Integrado na Escola Básica Integrada das Capelas que, ao contrário de outros estabelecimentos de ensino, teve a coragem de acolher o projeto, pelo que os seus órgãos de gestão estão de parabéns, a “nova escola” tem tudo para ser um sucesso. Assim. destaco o empenhamento dos pais, como tem sido demonstrado pelo trabalho voluntário que têm prestado na realização de obras no edifício e a dedicação dos professores como nunca tive a oportunidade de assistir, nem mesmo nos tempos a seguir ao 25 de abril de 1974 em que se acreditava que através da escola se podia mudar o mundo.

Vou seguir com muita atenção a implementação do projeto com a certeza de que os envolvidos não vão conseguir endireitar o eixo da Terra, mas vão mudar, para melhor, a educação e dar uma lição de democracia participativa a todos.

Não tenho conhecimento se o Projeto Novas Rotas foi pioneiro nos Açores em ternos de alternativa ao modelo de educação tradicional, mas sei que a nível nacional, no passado, foram vários os projetos e as escolas que funcionaram seguindo metodologias e obedecendo a princípios diferentes das escolas ditas oficiais.

Um dos projetos foi o da Escola Livre de Coimbra, ideia de João Evangelista de Campos Lima, amigo de Manuel de Arriaga, formado em direito, que, depois de visitar a comuna escolar “La Rouche”, em Paris, o elaborou, em colaboração com Tomás da Fonseca, Lopes de Oliveira e outros.

De acordo com Edgar Rodrigues, na idealizada escola o professor não forçava nada, sendo adotado um método moderno de ensino onde seria despertado “nas próprias crianças o desejo de aprender por si, não impondo nunca lições ou tarefas determinadas e esperando sempre que o próprio espírito de curiosidade eleve a interrogar o professor, tornando assim agradável e proveitosa cada lição”.

Sobre as finalidades da escola, o mesmo autor refere o seguinte:

“Enfim, a Escola Livre, esforçar-se-á por que cada criança fique com um conhecimento o mais completo de si própria e da vida em geral, habilitando-a a procurar os meios indispensáveis à conservação da existência: despertará em todos os sentimentos de independência e liberdade; desenvolverá entre elas o princípio do auxílio mútuo, base de toda a solidariedade; e, não tendo a pretensão de formar sábios, dar-se- á por satisfeita e cumpridora da missão se conseguir formar homens de carácter".

O projeto da Escola Livre, se fosse implementado, tinha como destinatários crianças de famílias pobres.
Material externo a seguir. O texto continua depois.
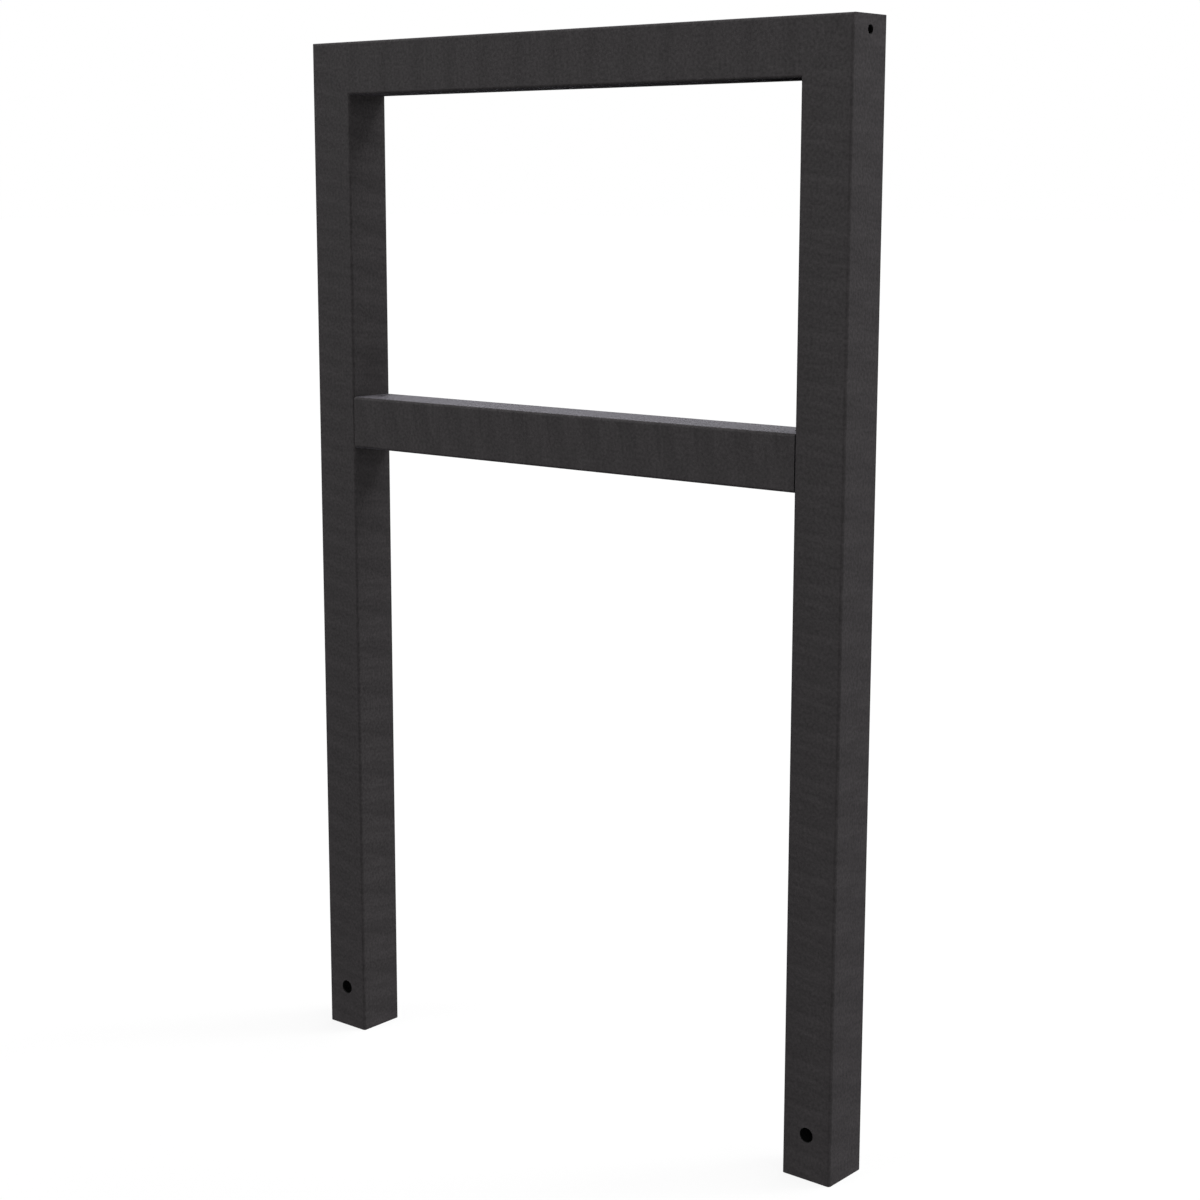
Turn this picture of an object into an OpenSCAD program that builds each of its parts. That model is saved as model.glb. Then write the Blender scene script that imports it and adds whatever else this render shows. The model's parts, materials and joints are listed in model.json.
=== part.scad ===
// Hoop barrier with a crossbar: four lengths of one square steel tube, welded into a frame.
// The posts and the top rail meet in 45 degree mitres, and the crossbar is cut square.
// The origin is the middle of the left post's foot, with +X towards the right post,
// +Y to the rear and +Z up. Sizes are in millimetres.

/* [Frame] */
// Width of the barrier over both posts
frame_width = 750; // [500:10:1500]
// Height from the feet of the posts to the top of the top rail
frame_height = 1200; // [900:10:1600]
// Clear height between the crossbar and the top rail
upper_opening = 350; // [150:10:500]

/* [Tube] */
// Side of the square tube that all four members are cut from
tube_side = 60; // [40:1:80]
// Thickness of the tube's wall
tube_wall = 2; // [1.5:0.5:4]
// Inside radius of the tube's bent corners
bend_radius = 1; // [0.5:0.5:4]

/* [Mitre welds] */
// Width of the gap at each mitre that the weld metal fills
weld_gap = 2; // [1:0.5:4]

/* [Anchor holes] */
// Diameter of the hole through each post for its ground anchor
anchor_bore = 16; // [10:1:24]
// Height of the anchor hole's centre above the foot
anchor_height = 50; // [30:5:200]

/* [Vent holes] */
// Diameter of the vent holes in the posts and the crossbar
vent_bore = 8; // [5:0.5:10]
// Distance of a vent hole's centre from the end of its tube
vent_setback = 15; // [15:1:30]

/* [Hidden] */
$fn = 96;

// The outer radius grows with the wall, because the tube keeps its thickness in the bends
corner_radius = bend_radius + tube_wall;

// Centre lines of the members
post_spacing = frame_width - tube_side;
rail_level = frame_height - tube_side / 2;
crossbar_level = rail_level - tube_side - upper_opening;

// Faces that meet: the crossbar's ends stand on the inner faces of the posts
crossbar_start = tube_side / 2;
crossbar_length = post_spacing - tube_side;

// A cutter starts this far outside the surface that it cuts
overshoot = 1;

coating = [0.205, 0.198, 0.202];

// A square with true round corners
module rounded_square(side, radius) {
    inner = side - 2 * radius;
    square([inner, side], center = true);
    square([side, inner], center = true);
    for (x = [-1, 1], y = [-1, 1])
        translate([x * inner / 2, y * inner / 2])
            circle(r = radius);
}

// Square tube that stands on the origin
module tube(length) {
    linear_extrude(height = length)
        difference() {
            rounded_square(tube_side, corner_radius);
            rounded_square(tube_side - 2 * tube_wall, bend_radius);
        }
}

// Lays a piece that stands on the origin down along +X, at a given height
module along_frame(start, level) {
    translate([start, 0, level])
        rotate([0, 90, 0])
            children();
}

// Swaps the left half of the frame with the right one
module mirrored() {
    translate([post_spacing, 0, 0])
        mirror([1, 0, 0])
            children();
}

// Takes a piece from the frame of the left mitre to its place: in that frame the mitre is
// z = 0, with the post below it and the top rail above it, each the other's mirror image
module at_mitre() {
    translate([0, 0, rail_level])
        rotate([0, 45, 0])
            children();
}

// Slab in the frame of the mitre that covers both tubes between two heights
module mitre_slab(low, high) {
    translate([-tube_side, -tube_side, low])
        cube([2 * tube_side, 2 * tube_side, high - low]);
}

// Hole for the ground anchor, through the front and the rear wall
module anchor_hole() {
    translate([0, 0, anchor_height])
        rotate([90, 0, 0])
            cylinder(d = anchor_bore, h = tube_side + 2 * overshoot, center = true);
}

// Hole through the post's outer wall that vents the highest corner of the tube
module corner_vent() {
    translate([-tube_side / 2 - overshoot, 0, frame_height - vent_setback])
        rotate([0, 90, 0])
            cylinder(d = vent_bore, h = tube_wall + 2 * overshoot);
}

module post() {
    color(coating)
        difference() {
            tube(frame_height);
            at_mitre()
                mitre_slab(-weld_gap / 2, tube_side);
            anchor_hole();
            corner_vent();
        }
}

module left_post() {
    post();
}

module right_post() {
    mirrored()
        post();
}

// Cuts the left end of the top rail short of the mitre by its half of the weld
module rail_end_cut() {
    at_mitre()
        mitre_slab(-tube_side, weld_gap / 2);
}

module top_rail() {
    color(coating)
        difference() {
            along_frame(-tube_side / 2, rail_level)
                tube(frame_width);
            rail_end_cut();
            mirrored()
                rail_end_cut();
        }
}

// Crossbar with a vent hole near each end, through its top and its bottom wall
module crossbar() {
    color(coating)
        along_frame(crossbar_start, crossbar_level)
            difference() {
                tube(crossbar_length);
                for (z = [vent_setback, crossbar_length - vent_setback])
                    translate([0, 0, z])
                        rotate([0, 90, 0])
                            cylinder(d = vent_bore, h = tube_side + 2 * overshoot, center = true);
            }
}

// Half of a weld: it carries on the walls of the post up to the mitre
module half_weld() {
    intersection() {
        rotate([0, -45, 0])
            translate([0, 0, -tube_side])
                tube(2 * tube_side);
        mitre_slab(-weld_gap / 2, 0);
    }
}

// Weld metal that fills the gap of a mitre, ground flush with both tubes
module mitre_weld() {
    color(coating)
        at_mitre() {
            half_weld();
            mirror([0, 0, 1])
                half_weld();
        }
}

module left_mitre_weld() {
    mitre_weld();
}

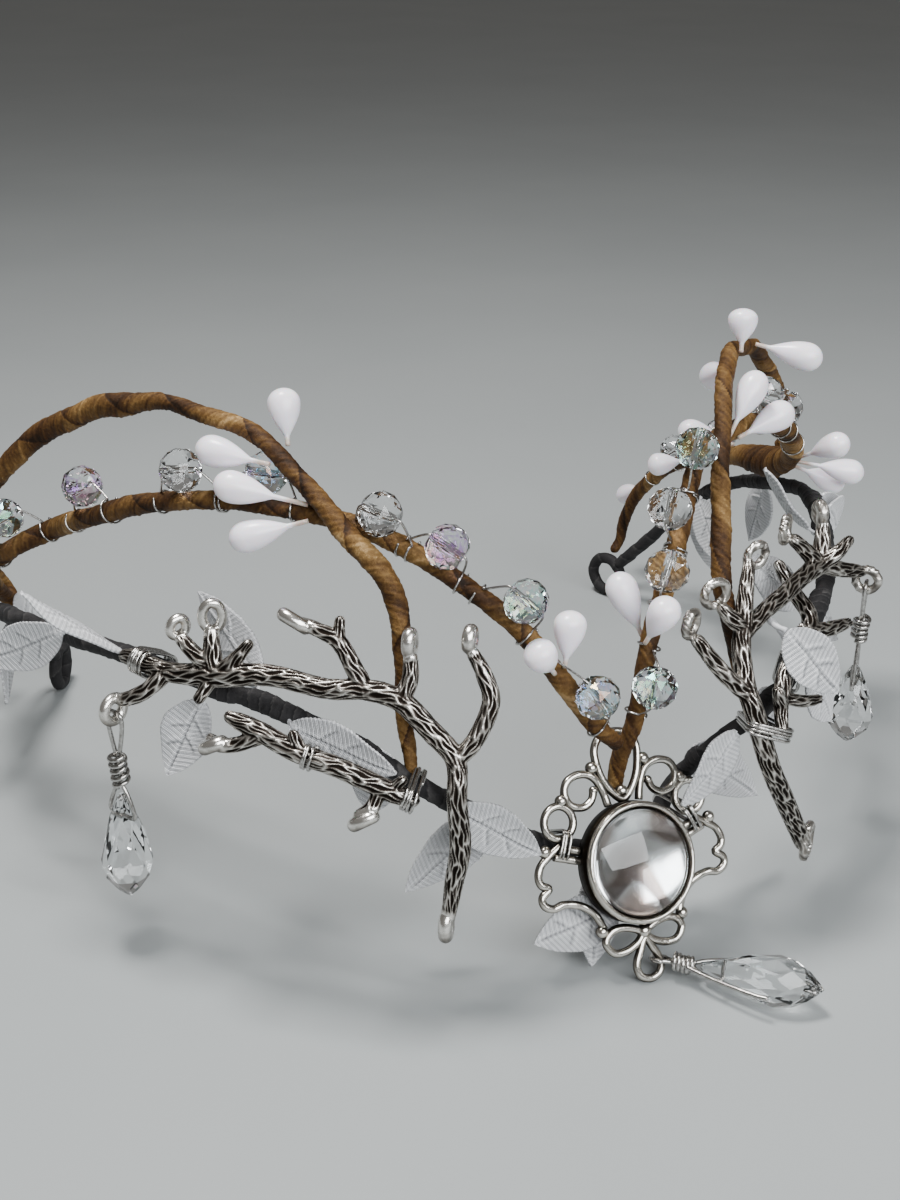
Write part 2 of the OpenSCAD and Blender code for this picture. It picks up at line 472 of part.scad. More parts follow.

Pelas crianças de famílias mais desfavorecidas também se interessou a educadora, feminista e republicana Ilda Adelina Jorge de Bulhão Pato que, entre outras iniciativas, criou a Escola Maternal da Ajuda que funcionou entre 1920 e 1943.

Ilda Bulhão Pato que era adepta do método de João de Deus, defendeu uma escola que recebesse crianças de ambos os sexos dos três aos sete anos, onde para além das aprendizagens, segundo o método do alemão Friedrich Froebel, também tinham acesso a alimento e vestuário.

De acordo com Márcio Ferrari, Froebel, defensor da liberdade, defendia “que as crianças trazem consigo uma metodologia natural que as leva a aprender de acordo com os seus interesses e por meio de atividades práticas”.

Antecipando algumas críticas relativamente à questão dos interesses das crianças, afirmo que se uma criança não manifesta interesse nenhum por aprender, significa que está doente ou, melhor, que a sociedade onde ela se insere está moribunda ou já a castrou.